Only the lines from the one containing "for corner in" through the end of the data below should be copied, each exactly as written and with both ends kept.
- - -
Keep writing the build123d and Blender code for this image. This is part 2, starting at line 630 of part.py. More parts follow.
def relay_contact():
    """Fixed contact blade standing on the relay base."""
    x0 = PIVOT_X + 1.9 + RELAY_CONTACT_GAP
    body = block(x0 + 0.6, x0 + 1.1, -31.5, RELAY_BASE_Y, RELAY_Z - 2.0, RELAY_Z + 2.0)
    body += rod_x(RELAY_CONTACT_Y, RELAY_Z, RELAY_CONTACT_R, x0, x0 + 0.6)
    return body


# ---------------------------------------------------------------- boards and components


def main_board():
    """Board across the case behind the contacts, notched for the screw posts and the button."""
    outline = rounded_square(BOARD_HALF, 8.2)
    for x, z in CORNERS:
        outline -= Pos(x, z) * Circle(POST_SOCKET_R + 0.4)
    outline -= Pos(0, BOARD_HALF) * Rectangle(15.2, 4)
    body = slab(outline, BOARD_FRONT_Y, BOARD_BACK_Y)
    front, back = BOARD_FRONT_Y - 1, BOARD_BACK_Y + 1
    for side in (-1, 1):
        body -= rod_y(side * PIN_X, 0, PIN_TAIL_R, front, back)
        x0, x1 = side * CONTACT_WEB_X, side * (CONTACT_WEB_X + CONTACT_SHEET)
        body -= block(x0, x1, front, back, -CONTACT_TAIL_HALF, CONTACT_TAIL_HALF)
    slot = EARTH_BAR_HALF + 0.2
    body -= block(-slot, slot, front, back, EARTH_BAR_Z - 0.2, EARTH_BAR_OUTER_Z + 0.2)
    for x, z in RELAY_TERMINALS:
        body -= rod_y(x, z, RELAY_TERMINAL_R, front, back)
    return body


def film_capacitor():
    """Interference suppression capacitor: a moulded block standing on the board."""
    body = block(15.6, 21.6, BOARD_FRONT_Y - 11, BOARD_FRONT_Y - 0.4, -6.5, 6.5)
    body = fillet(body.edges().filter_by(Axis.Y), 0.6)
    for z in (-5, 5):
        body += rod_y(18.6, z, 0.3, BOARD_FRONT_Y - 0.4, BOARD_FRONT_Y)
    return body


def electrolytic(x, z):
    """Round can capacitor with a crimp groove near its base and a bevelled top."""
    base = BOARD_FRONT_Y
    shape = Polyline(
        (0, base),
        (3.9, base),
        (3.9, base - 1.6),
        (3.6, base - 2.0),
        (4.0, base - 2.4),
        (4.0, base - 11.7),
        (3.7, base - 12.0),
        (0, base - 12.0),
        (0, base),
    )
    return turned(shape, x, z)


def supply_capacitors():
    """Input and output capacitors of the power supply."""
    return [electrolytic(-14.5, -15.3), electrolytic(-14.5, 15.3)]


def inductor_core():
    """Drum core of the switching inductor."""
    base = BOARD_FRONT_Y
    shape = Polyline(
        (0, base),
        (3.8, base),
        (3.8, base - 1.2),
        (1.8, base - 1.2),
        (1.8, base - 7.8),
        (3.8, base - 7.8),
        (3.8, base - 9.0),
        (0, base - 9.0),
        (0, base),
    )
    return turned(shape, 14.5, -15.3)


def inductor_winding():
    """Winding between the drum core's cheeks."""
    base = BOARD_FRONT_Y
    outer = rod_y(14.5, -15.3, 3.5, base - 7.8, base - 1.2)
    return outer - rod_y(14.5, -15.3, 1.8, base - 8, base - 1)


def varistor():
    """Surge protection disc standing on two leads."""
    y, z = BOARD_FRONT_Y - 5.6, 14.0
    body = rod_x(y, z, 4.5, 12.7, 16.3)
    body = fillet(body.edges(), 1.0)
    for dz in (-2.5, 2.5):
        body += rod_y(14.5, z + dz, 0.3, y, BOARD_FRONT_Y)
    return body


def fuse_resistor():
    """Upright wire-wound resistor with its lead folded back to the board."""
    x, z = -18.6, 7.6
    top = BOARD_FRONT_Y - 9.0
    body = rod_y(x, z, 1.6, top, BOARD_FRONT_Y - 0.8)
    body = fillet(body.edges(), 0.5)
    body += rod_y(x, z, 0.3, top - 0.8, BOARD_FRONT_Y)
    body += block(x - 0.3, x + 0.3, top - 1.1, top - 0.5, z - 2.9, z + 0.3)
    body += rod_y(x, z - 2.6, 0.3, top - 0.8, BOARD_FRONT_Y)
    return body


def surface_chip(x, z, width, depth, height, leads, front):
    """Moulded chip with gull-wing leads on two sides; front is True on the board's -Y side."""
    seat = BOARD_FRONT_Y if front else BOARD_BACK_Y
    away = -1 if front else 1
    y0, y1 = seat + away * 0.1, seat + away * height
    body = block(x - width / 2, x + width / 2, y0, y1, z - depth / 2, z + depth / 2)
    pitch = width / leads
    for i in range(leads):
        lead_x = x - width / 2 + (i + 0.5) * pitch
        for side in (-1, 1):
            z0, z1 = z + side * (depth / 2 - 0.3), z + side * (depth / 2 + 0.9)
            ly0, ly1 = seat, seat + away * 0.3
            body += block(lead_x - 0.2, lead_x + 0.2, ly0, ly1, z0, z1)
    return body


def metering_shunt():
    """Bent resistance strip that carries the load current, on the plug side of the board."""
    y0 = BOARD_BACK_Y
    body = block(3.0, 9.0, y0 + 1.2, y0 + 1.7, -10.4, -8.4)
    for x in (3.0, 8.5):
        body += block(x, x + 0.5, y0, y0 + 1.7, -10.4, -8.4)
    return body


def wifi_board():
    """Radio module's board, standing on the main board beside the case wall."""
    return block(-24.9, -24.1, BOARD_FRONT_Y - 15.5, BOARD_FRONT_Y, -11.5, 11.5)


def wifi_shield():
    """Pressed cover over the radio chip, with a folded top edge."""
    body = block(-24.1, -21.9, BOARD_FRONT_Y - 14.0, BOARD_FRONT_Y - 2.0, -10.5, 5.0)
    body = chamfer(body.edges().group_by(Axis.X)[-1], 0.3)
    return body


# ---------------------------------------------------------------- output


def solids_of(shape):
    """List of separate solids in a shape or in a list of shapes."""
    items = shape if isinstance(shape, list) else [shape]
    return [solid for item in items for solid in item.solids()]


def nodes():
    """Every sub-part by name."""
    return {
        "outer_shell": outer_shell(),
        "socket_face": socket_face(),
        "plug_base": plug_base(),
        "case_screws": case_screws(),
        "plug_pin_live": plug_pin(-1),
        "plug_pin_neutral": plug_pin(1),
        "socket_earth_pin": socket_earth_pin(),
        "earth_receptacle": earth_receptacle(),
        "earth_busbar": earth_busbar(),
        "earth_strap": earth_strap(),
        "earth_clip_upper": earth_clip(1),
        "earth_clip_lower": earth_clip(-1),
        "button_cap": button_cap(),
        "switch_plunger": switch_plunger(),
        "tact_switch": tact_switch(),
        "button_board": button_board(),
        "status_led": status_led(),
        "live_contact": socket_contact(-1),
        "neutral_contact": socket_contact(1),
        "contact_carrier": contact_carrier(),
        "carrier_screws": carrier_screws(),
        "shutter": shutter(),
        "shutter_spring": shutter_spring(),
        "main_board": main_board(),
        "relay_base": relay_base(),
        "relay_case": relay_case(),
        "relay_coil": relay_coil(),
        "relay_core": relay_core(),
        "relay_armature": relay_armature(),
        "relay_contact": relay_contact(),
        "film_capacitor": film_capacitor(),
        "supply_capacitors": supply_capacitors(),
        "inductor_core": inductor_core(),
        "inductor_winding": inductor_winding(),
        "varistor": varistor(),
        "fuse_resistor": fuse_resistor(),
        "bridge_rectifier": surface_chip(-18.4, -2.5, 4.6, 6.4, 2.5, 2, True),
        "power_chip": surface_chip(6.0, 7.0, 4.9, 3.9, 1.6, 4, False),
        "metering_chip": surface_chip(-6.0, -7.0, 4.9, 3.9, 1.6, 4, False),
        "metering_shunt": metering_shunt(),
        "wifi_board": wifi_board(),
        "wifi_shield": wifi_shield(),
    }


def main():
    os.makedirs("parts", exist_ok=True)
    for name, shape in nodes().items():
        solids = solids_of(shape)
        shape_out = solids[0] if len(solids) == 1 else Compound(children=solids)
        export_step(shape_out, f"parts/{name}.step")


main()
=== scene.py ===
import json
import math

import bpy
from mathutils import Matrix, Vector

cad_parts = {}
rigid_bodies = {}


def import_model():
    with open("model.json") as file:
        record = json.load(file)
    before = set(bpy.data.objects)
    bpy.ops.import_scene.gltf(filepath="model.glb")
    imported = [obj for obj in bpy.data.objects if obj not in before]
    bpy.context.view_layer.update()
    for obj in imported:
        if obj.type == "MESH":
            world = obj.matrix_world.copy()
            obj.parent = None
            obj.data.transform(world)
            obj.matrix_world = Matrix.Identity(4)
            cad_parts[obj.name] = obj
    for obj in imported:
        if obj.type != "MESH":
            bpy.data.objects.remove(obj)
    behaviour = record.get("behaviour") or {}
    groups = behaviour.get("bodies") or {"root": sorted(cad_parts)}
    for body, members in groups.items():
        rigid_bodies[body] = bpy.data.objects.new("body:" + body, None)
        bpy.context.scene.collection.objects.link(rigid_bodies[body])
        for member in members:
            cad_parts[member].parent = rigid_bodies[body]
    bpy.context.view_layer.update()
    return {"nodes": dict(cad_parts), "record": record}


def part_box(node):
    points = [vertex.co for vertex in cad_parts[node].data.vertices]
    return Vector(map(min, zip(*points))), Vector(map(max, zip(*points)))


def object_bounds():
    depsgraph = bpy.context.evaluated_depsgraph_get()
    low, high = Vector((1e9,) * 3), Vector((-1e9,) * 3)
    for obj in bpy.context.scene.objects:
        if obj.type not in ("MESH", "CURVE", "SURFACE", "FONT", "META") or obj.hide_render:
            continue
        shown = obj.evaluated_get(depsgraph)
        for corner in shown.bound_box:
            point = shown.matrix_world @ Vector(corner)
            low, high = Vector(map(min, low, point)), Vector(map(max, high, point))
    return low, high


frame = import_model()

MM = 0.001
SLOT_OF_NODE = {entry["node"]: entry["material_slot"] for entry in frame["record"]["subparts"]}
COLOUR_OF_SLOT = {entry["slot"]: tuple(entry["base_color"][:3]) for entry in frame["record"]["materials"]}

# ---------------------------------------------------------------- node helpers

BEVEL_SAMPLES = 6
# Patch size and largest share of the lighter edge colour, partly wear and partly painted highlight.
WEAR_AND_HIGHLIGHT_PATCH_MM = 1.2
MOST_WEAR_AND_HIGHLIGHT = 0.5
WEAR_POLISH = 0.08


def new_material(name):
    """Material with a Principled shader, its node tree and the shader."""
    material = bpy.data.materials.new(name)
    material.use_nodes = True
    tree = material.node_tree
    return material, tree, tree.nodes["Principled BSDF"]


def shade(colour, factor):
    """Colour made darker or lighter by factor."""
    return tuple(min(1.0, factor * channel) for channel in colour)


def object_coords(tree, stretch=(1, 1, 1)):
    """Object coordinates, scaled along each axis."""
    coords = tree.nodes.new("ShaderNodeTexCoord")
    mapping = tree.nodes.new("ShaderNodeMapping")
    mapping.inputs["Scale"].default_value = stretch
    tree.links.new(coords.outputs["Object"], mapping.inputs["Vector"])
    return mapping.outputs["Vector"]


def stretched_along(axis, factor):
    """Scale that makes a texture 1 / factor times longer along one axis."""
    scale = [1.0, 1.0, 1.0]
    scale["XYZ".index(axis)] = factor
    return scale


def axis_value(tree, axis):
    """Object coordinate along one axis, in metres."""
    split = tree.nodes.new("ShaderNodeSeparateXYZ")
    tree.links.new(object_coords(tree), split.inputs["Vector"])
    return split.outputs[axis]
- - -
* ANSWER TO THIS EXERCISE *
        for corner in shown.bound_box:
            point = shown.matrix_world @ Vector(corner)
            low, high = Vector(map(min, low, point)), Vector(map(max, high, point))
    return low, high


frame = import_model()

MM = 0.001
SLOT_OF_NODE = {entry["node"]: entry["material_slot"] for entry in frame["record"]["subparts"]}
COLOUR_OF_SLOT = {entry["slot"]: tuple(entry["base_color"][:3]) for entry in frame["record"]["materials"]}

# ---------------------------------------------------------------- node helpers

BEVEL_SAMPLES = 6
# Patch size and largest share of the lighter edge colour, partly wear and partly painted highlight.
WEAR_AND_HIGHLIGHT_PATCH_MM = 1.2
MOST_WEAR_AND_HIGHLIGHT = 0.5
WEAR_POLISH = 0.08


def new_material(name):
    """Material with a Principled shader, its node tree and the shader."""
    material = bpy.data.materials.new(name)
    material.use_nodes = True
    tree = material.node_tree
    return material, tree, tree.nodes["Principled BSDF"]


def shade(colour, factor):
    """Colour made darker or lighter by factor."""
    return tuple(min(1.0, factor * channel) for channel in colour)


def object_coords(tree, stretch=(1, 1, 1)):
    """Object coordinates, scaled along each axis."""
    coords = tree.nodes.new("ShaderNodeTexCoord")
    mapping = tree.nodes.new("ShaderNodeMapping")
    mapping.inputs["Scale"].default_value = stretch
    tree.links.new(coords.outputs["Object"], mapping.inputs["Vector"])
    return mapping.outputs["Vector"]


def stretched_along(axis, factor):
    """Scale that makes a texture 1 / factor times longer along one axis."""
    scale = [1.0, 1.0, 1.0]
    scale["XYZ".index(axis)] = factor
    return scale


def axis_value(tree, axis):
    """Object coordinate along one axis, in metres."""
    split = tree.nodes.new("ShaderNodeSeparateXYZ")
    tree.links.new(object_coords(tree), split.inputs["Vector"])
    return split.outputs[axis]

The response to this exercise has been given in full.